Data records

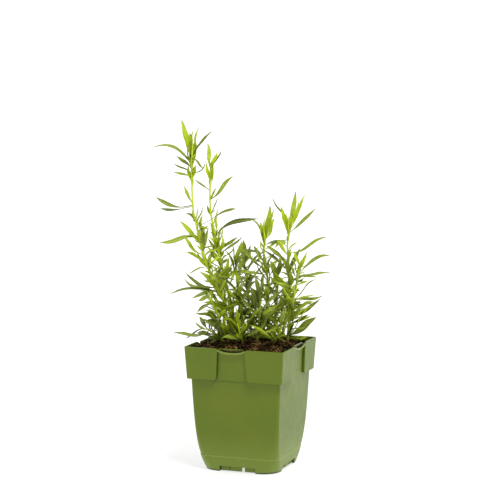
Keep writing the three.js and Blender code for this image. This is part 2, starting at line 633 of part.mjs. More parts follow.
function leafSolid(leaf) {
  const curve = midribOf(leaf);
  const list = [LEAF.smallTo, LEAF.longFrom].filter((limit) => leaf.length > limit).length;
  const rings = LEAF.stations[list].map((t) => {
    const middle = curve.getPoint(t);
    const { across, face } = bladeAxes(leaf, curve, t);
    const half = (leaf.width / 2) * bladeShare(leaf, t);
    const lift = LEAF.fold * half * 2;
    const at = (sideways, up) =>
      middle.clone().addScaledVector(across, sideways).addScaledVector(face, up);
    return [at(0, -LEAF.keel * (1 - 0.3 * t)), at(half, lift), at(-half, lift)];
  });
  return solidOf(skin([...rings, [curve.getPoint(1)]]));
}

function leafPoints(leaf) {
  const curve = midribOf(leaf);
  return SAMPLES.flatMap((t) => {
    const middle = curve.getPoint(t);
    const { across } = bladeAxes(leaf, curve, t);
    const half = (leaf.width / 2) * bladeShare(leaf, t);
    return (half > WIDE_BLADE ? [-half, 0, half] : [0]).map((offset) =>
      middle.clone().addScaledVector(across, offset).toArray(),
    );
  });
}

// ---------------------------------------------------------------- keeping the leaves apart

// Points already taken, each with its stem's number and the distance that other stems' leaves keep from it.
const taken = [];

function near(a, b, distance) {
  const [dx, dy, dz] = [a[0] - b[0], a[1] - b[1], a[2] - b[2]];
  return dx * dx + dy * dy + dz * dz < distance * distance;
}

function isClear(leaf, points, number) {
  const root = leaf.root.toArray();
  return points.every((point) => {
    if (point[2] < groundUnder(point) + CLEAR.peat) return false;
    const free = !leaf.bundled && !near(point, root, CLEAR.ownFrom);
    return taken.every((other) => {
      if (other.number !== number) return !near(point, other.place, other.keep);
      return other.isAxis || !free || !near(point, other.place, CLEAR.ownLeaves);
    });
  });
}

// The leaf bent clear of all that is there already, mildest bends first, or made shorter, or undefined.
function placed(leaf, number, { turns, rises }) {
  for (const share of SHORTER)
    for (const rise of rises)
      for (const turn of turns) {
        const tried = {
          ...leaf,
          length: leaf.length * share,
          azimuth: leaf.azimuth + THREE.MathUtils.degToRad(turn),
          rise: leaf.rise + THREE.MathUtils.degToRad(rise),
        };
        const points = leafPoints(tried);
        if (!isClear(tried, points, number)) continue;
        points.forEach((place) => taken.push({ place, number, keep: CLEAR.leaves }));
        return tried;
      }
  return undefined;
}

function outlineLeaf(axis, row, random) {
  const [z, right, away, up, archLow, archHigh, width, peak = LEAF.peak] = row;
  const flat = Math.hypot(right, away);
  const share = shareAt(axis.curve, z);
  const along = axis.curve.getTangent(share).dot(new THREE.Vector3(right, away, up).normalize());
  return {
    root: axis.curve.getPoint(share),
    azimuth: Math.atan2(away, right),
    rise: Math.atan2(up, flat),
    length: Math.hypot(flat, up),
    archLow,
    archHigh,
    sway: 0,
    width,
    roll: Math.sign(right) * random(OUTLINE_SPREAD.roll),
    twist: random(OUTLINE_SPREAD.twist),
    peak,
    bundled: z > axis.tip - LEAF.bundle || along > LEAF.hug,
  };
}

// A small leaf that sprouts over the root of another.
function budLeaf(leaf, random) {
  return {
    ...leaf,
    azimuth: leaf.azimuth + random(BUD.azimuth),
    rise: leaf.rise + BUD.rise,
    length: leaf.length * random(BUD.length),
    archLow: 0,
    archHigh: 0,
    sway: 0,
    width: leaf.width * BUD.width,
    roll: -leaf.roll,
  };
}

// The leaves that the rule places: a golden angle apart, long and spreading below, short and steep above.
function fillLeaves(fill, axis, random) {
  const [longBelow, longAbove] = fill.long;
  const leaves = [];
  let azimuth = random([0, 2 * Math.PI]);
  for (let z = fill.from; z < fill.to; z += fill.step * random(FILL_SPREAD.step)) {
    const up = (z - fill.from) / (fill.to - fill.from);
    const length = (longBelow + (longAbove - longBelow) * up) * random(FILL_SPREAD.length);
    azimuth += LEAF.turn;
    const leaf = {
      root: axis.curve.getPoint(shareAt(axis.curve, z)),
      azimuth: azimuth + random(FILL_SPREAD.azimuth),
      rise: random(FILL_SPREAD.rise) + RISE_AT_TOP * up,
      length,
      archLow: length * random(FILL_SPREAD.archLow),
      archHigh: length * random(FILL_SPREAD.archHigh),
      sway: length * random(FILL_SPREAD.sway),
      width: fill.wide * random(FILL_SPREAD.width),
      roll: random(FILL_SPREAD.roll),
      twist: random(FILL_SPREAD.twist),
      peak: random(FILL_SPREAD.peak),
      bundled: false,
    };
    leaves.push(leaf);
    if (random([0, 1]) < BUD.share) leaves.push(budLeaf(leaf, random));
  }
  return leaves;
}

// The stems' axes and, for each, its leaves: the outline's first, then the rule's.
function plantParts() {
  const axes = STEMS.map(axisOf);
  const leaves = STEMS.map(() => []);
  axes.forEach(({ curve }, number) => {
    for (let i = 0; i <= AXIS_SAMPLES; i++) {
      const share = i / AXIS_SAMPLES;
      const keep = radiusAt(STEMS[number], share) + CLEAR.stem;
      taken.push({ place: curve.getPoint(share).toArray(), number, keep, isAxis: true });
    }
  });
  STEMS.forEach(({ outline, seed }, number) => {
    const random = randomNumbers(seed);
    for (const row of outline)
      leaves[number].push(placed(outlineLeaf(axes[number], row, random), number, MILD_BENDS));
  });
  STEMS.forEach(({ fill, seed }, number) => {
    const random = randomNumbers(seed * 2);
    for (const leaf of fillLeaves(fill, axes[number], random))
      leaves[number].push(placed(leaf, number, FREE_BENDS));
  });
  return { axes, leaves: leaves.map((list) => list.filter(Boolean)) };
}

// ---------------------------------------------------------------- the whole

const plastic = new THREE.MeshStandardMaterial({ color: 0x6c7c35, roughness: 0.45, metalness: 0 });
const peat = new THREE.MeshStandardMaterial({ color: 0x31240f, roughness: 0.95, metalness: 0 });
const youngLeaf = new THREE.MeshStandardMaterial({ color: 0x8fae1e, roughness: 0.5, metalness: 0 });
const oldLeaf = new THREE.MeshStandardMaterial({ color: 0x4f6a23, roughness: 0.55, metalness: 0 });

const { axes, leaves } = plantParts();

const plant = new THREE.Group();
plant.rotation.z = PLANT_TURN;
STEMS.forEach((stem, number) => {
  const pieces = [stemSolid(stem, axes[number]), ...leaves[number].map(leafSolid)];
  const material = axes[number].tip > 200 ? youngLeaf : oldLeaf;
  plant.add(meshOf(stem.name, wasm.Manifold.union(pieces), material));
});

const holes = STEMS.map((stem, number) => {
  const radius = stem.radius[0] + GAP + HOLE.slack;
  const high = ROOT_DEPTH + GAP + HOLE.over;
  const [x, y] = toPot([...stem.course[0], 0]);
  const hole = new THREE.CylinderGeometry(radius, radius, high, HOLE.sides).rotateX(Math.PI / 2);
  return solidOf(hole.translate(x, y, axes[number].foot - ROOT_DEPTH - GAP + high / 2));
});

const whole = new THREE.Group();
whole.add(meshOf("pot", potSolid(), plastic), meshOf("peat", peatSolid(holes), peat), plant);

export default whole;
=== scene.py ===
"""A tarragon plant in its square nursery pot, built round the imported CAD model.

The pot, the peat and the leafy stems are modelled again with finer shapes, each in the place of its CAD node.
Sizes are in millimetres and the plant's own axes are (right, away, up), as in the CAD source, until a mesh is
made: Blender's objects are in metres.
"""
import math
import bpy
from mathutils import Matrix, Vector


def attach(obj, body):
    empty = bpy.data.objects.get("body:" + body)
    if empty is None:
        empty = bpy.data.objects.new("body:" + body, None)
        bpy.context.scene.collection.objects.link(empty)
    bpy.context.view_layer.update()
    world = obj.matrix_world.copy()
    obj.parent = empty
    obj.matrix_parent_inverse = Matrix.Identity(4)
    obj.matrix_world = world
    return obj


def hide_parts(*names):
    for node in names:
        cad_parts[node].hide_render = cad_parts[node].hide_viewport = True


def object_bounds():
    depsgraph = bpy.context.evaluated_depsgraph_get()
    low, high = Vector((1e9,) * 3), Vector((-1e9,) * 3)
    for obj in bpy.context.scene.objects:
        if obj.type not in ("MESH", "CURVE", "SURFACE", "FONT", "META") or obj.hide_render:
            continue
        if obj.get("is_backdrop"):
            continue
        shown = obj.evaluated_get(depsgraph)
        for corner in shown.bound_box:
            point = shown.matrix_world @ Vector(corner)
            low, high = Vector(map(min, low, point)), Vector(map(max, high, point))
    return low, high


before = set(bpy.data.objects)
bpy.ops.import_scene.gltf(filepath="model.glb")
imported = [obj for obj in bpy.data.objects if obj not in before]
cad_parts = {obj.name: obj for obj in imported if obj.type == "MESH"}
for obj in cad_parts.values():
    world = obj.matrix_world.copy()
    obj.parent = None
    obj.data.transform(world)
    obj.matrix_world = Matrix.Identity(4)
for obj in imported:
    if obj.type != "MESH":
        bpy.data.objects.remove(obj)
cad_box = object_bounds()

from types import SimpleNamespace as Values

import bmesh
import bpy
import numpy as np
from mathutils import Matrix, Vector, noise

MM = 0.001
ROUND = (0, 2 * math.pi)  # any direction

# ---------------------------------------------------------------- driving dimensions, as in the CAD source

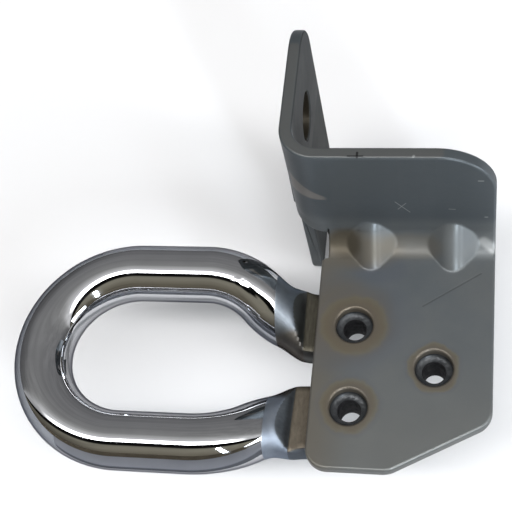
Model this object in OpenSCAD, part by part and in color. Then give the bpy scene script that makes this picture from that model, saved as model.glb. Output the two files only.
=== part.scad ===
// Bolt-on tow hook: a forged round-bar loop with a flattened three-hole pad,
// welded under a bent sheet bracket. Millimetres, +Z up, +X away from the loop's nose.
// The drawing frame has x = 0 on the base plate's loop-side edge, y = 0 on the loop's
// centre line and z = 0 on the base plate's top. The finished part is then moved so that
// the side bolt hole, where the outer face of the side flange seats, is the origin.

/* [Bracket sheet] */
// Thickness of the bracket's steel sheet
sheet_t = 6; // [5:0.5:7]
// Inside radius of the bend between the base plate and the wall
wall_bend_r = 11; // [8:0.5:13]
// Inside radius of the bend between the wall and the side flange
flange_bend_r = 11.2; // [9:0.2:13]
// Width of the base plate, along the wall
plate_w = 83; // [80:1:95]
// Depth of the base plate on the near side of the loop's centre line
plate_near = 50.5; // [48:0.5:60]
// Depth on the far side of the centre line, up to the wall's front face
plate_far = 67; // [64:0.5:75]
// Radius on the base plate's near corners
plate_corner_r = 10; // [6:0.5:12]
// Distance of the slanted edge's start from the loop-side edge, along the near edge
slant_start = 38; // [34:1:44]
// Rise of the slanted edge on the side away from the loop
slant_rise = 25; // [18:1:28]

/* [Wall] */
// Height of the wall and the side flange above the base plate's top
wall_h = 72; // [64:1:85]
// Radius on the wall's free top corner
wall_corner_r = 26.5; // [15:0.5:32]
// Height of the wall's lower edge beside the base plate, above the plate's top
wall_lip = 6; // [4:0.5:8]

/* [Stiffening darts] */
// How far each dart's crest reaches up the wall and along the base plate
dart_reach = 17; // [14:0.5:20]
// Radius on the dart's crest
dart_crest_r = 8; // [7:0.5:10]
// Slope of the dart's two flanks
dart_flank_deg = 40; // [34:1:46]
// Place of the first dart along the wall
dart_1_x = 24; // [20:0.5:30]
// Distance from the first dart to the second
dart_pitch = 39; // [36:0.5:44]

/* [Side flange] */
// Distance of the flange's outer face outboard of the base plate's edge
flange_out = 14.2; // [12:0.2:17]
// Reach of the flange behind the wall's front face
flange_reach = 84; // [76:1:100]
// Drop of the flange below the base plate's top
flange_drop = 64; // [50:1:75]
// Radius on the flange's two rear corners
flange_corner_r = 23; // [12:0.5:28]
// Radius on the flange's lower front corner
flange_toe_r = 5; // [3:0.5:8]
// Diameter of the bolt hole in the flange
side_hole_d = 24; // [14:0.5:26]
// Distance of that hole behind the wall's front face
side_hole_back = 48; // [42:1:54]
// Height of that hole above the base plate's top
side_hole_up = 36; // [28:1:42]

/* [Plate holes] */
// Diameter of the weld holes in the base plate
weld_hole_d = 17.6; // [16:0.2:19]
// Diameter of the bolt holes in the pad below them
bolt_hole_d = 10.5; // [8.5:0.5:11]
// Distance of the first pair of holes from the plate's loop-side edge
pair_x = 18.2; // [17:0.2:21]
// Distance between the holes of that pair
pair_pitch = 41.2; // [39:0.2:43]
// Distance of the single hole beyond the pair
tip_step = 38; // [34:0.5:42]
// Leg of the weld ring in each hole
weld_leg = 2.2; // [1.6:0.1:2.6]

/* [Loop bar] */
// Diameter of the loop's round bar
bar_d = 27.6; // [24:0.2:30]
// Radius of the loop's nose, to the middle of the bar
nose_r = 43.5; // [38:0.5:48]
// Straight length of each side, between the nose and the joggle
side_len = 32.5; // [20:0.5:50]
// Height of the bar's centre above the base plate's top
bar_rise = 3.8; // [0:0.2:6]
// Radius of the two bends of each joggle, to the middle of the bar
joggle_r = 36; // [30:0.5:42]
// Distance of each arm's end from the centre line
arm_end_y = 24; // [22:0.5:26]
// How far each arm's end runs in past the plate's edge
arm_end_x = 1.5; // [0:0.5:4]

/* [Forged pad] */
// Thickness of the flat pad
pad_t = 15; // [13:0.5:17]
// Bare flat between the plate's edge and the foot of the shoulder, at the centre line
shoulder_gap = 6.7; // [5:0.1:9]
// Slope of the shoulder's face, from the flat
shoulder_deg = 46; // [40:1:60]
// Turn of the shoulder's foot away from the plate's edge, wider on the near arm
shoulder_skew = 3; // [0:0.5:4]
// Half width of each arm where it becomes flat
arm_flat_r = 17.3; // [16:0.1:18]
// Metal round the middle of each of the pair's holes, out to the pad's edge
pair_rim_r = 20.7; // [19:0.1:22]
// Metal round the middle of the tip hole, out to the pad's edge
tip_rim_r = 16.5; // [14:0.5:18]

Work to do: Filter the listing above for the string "depsgraph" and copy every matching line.

Task result:
    depsgraph = bpy.context.evaluated_depsgraph_get()
        shown = obj.evaluated_get(depsgraph)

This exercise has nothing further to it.